BEFORE LEAVING Germany, I met with Michael Brenner, a Jewish-history professor at the University of Munich. He grew up in a small town in Bavaria before making his career in academia (which included a several-year stint at Brandeis University in Waltham). Brenner cautioned against making too much of the Möllemann affair. It’s too easy, he said, to come to Germany, see a political spat about anti-Semitism, and conclude that the country is anti-Semitic. I agreed with him, but pointed out that I hadn’t simply conjured the headlines in the German press about anti-Semitism. That said, Brenner’s point is well-taken. And the picture I saw of Germany during my relatively short visit wasn’t only one of bubbling anti-Semitism.

There were the reactions of Germans like Höges, for instance, to the Möllemann/Friedman affair. Germans who care deeply about the prospect of resurgent anti-Semitism in their country. Some of this involves maintaining moral responsibility for righting the wrongs of the past. But to an even greater extent, their concern centers on the nature of Germany itself, on a fear that if left to its own devices, the country might somehow slide back into its frightening, hate-filled, and tyrannical past. This anxiety seemed to drive the comments of the Green Party’s Roth, who granted me — the only American reporter in the room covering the historic meeting between the Greens and the Central Council of the Jews — a brief interview after the meeting. "This is a discussion of German democracy after 1945," she told me. "Never again should a problem be solved on the backs of minorities. And it’s not just a question of anti-Semitism. It’s for gays, lesbians, and women. What does it mean in a country to truly have equal rights?"
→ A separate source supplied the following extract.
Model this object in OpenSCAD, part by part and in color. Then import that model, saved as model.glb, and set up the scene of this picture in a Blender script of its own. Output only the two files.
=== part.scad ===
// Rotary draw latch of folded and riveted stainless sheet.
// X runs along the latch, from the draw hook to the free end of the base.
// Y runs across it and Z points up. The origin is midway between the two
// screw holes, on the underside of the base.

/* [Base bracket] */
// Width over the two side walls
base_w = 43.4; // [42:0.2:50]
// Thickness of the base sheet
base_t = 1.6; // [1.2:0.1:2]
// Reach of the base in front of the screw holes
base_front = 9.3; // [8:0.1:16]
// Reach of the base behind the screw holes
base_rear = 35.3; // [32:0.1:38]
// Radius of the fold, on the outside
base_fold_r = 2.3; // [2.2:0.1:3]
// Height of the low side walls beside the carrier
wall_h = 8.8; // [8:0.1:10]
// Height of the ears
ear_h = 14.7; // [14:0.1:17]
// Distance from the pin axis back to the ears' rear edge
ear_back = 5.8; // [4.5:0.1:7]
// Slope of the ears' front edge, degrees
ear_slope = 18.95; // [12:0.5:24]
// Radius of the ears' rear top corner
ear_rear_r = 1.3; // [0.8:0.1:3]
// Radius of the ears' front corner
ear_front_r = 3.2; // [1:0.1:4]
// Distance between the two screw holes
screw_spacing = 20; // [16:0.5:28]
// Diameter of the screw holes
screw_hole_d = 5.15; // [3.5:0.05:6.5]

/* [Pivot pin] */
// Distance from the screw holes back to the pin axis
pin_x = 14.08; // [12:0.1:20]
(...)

I found Roth’s sentiments reflected in several of my private discussions with German citizens as well, discussions that I never wanted to have. Call it paranoia, but I had devised a simple survival plan for my trip to Germany: I would volunteer as little personal information as possible. I would remove the American-flag pin I habitually wear in Boston. I would say little or nothing about being Jewish. I would avoid discussions about the Middle East. And I would ask no questions about how people felt about Germany’s monstrous past. These unpleasant topics would be saved for my arranged interviews with politicians, professors, and policymakers. I wanted to spare myself the emotional cost of daily debate on the nature of Germany and get a fair look at the modern nation, aside from these questions. And, although I saw that Germany has left standing the Dachau concentration camp — which served as the "dress rehearsal for Auschwitz" — so that its citizens won’t ever forget what happened there (on a memorial near the front are the words never again in several languages), it’s hard to gauge the memorial’s impact on the daily lives of Germans.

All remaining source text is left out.